Aim of the task.
Search the material and gather each line with "object" in it.

Source material.
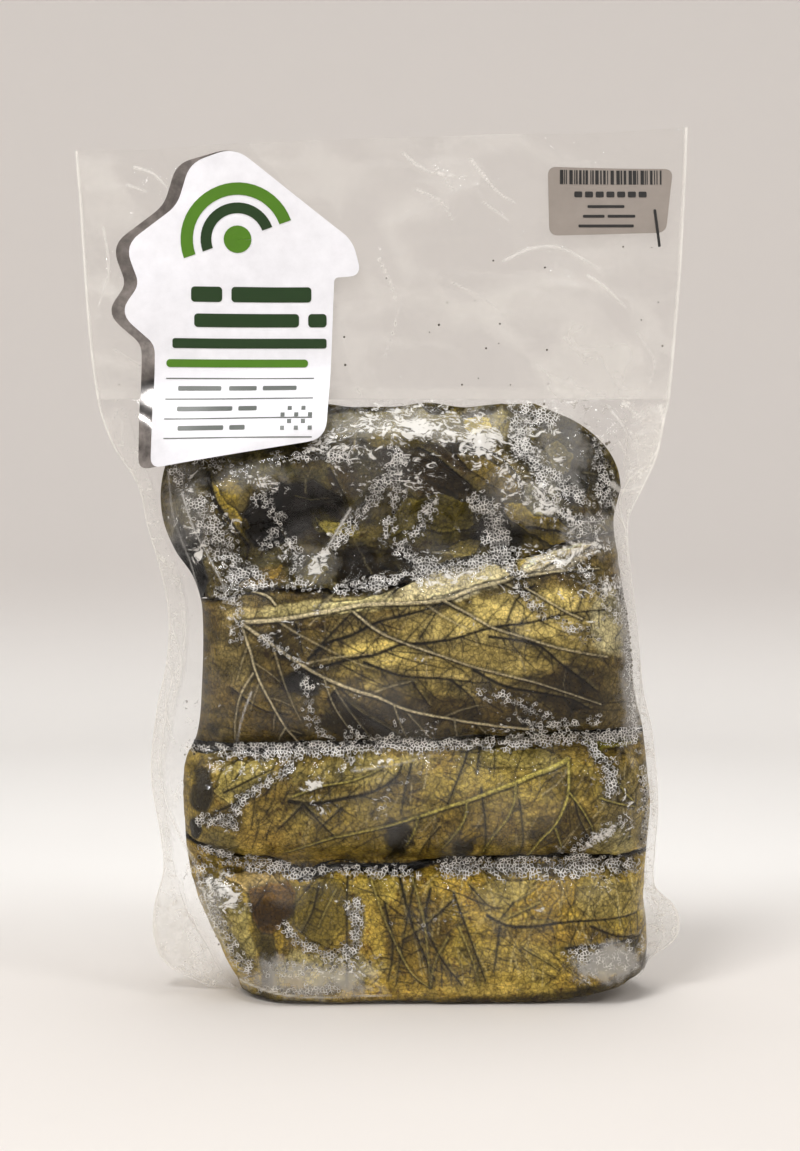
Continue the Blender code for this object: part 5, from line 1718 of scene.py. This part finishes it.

* * *

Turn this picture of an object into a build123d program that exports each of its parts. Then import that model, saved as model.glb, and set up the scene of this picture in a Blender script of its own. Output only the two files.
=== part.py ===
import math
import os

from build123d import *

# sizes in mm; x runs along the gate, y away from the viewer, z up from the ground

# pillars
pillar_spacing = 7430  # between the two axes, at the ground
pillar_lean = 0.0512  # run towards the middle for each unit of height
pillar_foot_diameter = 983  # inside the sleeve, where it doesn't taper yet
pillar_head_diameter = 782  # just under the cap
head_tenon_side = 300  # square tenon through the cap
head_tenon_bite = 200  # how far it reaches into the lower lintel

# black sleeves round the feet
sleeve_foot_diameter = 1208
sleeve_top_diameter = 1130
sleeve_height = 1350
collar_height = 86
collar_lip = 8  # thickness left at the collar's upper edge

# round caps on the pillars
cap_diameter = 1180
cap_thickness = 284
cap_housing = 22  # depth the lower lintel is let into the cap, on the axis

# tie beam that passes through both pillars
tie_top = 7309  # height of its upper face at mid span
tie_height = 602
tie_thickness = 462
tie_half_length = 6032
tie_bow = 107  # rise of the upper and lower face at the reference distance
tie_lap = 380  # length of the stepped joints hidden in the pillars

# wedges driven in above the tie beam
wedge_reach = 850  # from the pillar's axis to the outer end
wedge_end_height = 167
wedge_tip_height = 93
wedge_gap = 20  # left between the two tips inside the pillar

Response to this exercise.
Continue the Blender code for this object: part 5, from line 1718 of scene.py. This part finishes it.
Turn this picture of an object into a build123d program that exports each of its parts. Then import that model, saved as model.glb, and set up the scene of this picture in a Blender script of its own. Output only the two files.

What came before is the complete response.